A diplomatic row is unfolding on two opposite corners of north Bengal with India's neighbours Bhutan and Nepal refusing to accept ownership of 10 individuals who were deported by the US via India last week.
Sources said that the Immigration and Customs Enforcement of the US government had deported 10 individuals who had been arrested in the country for various crimes to Bhutan.
The individuals were flown through New Delhi. From the Delhi airport, they were flown to the Paro International Airport in Bhutan.
“They then landed at the Paro airport in Bhutan on Thursday but the Bhutanese authorities refused to accept them as their citizens. They were then driven for more than six hours and pushed into India,” said a source who had managed to speak to one of the deportees.
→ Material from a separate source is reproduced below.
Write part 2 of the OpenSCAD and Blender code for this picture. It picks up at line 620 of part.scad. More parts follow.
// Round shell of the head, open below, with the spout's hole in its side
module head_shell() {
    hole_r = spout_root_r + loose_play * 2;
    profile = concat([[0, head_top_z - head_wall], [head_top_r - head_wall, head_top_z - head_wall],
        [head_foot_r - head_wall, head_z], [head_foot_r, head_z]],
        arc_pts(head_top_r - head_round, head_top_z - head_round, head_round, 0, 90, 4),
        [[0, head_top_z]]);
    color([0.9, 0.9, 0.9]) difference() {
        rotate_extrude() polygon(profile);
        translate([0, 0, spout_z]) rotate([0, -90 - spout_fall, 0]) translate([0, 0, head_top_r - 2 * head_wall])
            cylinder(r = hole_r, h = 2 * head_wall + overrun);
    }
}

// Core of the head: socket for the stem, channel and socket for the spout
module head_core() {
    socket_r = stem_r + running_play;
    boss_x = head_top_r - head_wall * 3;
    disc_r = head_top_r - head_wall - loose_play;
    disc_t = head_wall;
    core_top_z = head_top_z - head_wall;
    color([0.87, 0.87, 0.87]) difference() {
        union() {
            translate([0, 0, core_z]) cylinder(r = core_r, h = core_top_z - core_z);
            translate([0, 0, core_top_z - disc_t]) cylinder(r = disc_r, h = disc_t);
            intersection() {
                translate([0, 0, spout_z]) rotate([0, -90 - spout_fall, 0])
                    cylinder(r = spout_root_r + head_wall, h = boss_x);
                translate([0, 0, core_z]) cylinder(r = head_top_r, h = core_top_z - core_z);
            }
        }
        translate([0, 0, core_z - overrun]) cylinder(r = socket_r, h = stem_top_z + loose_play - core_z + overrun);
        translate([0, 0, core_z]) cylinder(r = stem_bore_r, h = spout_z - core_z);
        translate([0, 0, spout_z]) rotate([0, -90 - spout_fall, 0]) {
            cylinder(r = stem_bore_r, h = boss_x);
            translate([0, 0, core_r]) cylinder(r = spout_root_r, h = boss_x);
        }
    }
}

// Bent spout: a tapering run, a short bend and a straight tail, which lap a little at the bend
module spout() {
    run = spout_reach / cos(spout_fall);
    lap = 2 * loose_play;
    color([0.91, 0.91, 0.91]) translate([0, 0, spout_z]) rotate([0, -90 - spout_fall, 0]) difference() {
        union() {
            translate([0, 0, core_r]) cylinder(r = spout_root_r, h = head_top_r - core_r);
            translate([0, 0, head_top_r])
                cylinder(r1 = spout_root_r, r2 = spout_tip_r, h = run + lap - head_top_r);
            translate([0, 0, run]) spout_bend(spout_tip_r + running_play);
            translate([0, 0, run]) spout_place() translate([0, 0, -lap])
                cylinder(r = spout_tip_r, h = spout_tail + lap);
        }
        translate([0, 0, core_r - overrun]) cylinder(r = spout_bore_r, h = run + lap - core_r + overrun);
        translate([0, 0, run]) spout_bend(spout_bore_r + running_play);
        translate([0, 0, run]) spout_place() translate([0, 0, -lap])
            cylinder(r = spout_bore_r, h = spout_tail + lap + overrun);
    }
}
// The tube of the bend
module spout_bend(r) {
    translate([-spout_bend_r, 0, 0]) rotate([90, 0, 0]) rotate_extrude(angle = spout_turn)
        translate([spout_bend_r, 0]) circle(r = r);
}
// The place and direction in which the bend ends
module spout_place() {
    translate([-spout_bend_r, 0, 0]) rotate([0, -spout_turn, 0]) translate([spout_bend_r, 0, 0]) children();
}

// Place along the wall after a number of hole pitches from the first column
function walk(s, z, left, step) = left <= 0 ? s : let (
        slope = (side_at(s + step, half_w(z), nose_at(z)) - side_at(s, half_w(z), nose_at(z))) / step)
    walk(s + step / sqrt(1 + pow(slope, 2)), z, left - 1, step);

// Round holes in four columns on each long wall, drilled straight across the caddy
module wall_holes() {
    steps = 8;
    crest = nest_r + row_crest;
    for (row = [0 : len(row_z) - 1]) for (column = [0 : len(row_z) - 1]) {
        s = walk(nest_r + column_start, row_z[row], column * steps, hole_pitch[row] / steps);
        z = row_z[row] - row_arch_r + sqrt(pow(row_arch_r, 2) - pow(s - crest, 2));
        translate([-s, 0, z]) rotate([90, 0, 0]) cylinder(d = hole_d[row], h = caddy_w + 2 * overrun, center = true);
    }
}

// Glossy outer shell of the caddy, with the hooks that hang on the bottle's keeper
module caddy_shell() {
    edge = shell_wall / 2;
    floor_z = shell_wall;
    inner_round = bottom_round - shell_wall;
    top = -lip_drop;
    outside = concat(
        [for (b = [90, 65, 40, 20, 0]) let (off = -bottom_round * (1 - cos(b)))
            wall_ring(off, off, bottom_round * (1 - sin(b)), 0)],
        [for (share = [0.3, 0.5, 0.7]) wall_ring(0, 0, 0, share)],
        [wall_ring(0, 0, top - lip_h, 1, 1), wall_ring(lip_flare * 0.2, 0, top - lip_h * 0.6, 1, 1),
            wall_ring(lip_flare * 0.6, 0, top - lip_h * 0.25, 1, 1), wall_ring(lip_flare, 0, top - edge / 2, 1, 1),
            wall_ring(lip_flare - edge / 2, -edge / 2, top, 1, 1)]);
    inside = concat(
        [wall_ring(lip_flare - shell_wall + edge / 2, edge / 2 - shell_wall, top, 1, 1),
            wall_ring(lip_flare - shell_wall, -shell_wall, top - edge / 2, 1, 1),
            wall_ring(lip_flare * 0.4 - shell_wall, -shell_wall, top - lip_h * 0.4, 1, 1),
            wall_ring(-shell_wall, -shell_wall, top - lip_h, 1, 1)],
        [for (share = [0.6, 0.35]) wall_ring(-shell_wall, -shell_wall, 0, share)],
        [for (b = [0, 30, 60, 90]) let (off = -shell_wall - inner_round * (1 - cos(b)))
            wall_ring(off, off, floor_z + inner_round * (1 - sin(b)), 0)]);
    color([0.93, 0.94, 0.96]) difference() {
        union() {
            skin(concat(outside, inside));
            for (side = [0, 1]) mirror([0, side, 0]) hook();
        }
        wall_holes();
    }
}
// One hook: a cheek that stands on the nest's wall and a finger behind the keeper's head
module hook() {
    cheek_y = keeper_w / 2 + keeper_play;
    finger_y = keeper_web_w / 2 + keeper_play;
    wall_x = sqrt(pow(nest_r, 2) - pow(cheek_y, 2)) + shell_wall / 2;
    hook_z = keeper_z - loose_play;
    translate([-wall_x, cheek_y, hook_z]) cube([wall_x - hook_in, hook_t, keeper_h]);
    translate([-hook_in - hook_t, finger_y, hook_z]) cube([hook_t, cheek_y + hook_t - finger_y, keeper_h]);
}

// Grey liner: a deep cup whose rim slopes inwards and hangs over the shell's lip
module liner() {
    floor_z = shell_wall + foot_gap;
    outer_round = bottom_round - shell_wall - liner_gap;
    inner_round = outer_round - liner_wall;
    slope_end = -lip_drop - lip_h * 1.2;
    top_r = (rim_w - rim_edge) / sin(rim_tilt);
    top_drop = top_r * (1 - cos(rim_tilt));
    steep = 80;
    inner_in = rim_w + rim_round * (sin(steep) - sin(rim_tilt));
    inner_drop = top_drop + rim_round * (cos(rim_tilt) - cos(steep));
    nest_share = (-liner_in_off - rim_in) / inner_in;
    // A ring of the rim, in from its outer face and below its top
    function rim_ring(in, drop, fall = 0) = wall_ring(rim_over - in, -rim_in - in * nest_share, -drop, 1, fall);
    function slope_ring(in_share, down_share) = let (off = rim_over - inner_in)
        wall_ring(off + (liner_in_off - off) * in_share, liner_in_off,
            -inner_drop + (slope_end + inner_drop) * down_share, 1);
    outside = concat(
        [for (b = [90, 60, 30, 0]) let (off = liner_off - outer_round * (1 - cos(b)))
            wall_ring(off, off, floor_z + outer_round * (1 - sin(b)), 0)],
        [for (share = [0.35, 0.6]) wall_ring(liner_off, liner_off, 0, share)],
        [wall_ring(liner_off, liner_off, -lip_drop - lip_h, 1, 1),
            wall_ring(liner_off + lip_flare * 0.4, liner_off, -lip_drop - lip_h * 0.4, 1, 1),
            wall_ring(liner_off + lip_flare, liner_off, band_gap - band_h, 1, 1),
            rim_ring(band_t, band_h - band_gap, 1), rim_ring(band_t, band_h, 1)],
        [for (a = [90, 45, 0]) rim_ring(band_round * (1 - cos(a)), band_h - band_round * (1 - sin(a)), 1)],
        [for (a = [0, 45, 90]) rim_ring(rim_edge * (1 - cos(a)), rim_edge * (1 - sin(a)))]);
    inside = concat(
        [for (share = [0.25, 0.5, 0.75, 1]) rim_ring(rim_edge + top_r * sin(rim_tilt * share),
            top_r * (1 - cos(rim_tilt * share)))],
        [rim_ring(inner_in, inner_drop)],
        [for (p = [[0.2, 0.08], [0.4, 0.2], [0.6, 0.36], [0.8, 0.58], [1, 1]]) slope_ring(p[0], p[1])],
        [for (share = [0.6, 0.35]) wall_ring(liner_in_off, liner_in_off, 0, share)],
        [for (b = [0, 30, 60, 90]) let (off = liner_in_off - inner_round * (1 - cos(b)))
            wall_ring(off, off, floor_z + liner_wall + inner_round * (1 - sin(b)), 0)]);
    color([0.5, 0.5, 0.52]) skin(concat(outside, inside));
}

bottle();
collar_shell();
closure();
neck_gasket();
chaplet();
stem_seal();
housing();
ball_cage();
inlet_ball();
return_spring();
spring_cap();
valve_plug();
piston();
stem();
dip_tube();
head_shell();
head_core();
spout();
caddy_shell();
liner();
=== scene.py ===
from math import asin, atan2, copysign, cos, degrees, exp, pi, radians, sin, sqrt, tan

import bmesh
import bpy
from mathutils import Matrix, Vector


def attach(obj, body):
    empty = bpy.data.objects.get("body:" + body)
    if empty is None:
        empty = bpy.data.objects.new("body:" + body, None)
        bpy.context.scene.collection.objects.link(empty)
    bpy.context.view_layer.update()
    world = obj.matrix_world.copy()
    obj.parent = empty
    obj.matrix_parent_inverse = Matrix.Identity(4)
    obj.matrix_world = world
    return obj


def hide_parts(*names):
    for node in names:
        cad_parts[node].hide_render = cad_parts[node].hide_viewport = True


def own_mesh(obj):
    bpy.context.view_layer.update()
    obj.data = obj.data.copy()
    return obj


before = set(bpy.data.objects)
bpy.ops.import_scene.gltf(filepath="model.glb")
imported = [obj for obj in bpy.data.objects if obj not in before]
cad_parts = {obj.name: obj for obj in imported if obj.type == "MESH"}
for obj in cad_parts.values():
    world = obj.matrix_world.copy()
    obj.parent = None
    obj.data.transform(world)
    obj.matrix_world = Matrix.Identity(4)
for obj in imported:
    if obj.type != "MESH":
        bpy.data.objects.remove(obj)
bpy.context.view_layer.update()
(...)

These 10 individuals were pushed inside India through Jaigaon town in Bengal's Alipurduar, which borders Bhutan's Phuentsholing, on Friday morning. However, they could not stay in India. They entered Nepal on Friday night. It is not yet clear how they did so.
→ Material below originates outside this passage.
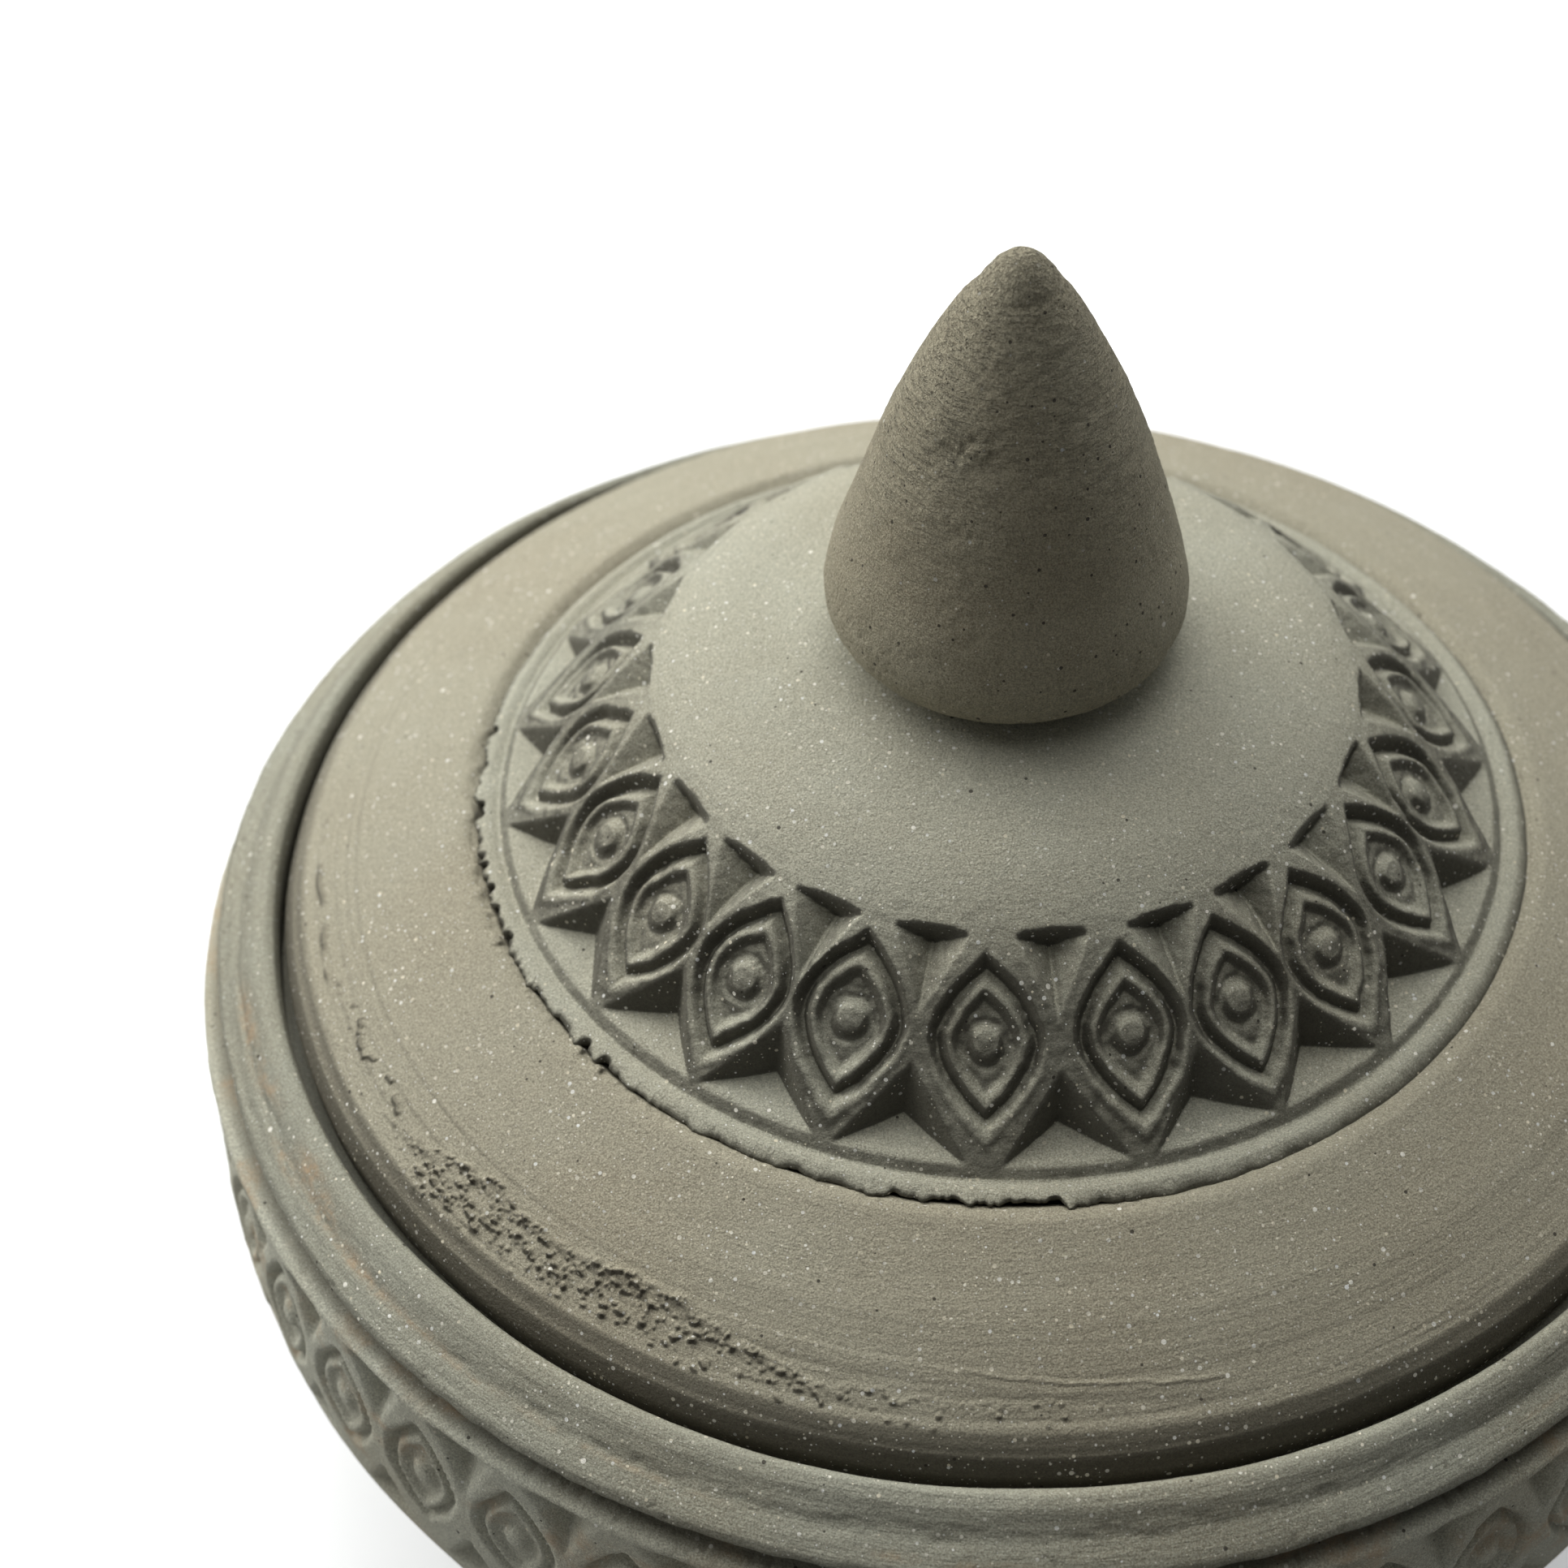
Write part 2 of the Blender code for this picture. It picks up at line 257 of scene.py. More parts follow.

Indian security agencies did not confirm if they had a hand in sending the 10 deportees to Nepal.
Sources said that when three of these deportees reached Nepal, they were arrested by the Nepal police on Saturday.
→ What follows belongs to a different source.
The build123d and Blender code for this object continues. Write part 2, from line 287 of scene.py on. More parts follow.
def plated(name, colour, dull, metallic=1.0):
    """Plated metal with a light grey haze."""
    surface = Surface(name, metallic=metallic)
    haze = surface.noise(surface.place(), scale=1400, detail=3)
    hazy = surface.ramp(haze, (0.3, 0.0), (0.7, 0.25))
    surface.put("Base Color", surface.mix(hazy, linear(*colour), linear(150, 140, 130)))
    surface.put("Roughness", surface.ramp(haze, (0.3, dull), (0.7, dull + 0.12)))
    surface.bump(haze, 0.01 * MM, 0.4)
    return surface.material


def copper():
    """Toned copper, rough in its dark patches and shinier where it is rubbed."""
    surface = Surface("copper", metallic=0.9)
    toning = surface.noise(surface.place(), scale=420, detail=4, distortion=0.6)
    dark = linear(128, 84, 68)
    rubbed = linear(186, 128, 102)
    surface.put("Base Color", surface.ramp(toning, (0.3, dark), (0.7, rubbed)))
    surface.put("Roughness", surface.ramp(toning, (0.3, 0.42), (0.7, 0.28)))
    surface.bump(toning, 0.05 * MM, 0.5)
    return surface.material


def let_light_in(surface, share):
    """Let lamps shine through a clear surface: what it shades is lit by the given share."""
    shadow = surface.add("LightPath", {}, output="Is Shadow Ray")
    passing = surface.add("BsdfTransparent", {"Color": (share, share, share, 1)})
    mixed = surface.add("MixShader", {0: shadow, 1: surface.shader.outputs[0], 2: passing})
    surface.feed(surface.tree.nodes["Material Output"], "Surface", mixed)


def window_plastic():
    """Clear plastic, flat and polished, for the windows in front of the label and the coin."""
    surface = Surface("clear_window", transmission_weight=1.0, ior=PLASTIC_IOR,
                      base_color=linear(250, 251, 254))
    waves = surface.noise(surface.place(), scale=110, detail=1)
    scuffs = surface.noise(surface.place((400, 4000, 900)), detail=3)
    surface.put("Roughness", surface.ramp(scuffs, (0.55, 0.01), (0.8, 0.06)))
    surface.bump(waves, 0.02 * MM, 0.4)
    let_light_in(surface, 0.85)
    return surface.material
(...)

The arrested trio claimed that they paid money to an Indian middleman to enter Nepal.
Kathmandu Post, a leading newspaper published from the Nepal capital, has identified the three arrested as Ashish Subedi, Santosh Darji and Roshan Tamang.
They reportedly had entered Nepal and reached one of the three Beldangi refugee settlements in Damak, Jhapa district, when they were arrested by police on Saturday afternoon.
A source in Nepal said that the arrested trio were in the custody of Nepal’s immigration department.
“Basically, the three individuals have entered Nepal without valid documents,” said the source.
The whereabouts of the seven other refugees are not yet known.
“The three who have been arrested later said they broke away in groups. The trio alleged they paid ₹10,000 each to an Indian middleman to enter Nepal," the source added.
"In Nepal, they were arrested. They said they were not sure where the seven were,” the source said.
The complication traces its history to the late 1980s when Nepali-speaking people living mostly in Southern Bhutan were expelled from the country under Bhutan’s “one nation, one people”, policy, unless stringent citizenship criteria were met. Over 1.3 lakh people were pushed to Nepal through India and started staying in refugee camps in eastern Nepal.
“Over the years the United Nations facilitated the resettlement of over 1.13 lakh Bhutanese refugees to eight countries, including the US, some European countries and Australia,” the source said, adding most were resettled in the US.
With the Donald Trump administration taking punitive steps against immigrants, many “Bhutanese refugees” are being deported to their “original country".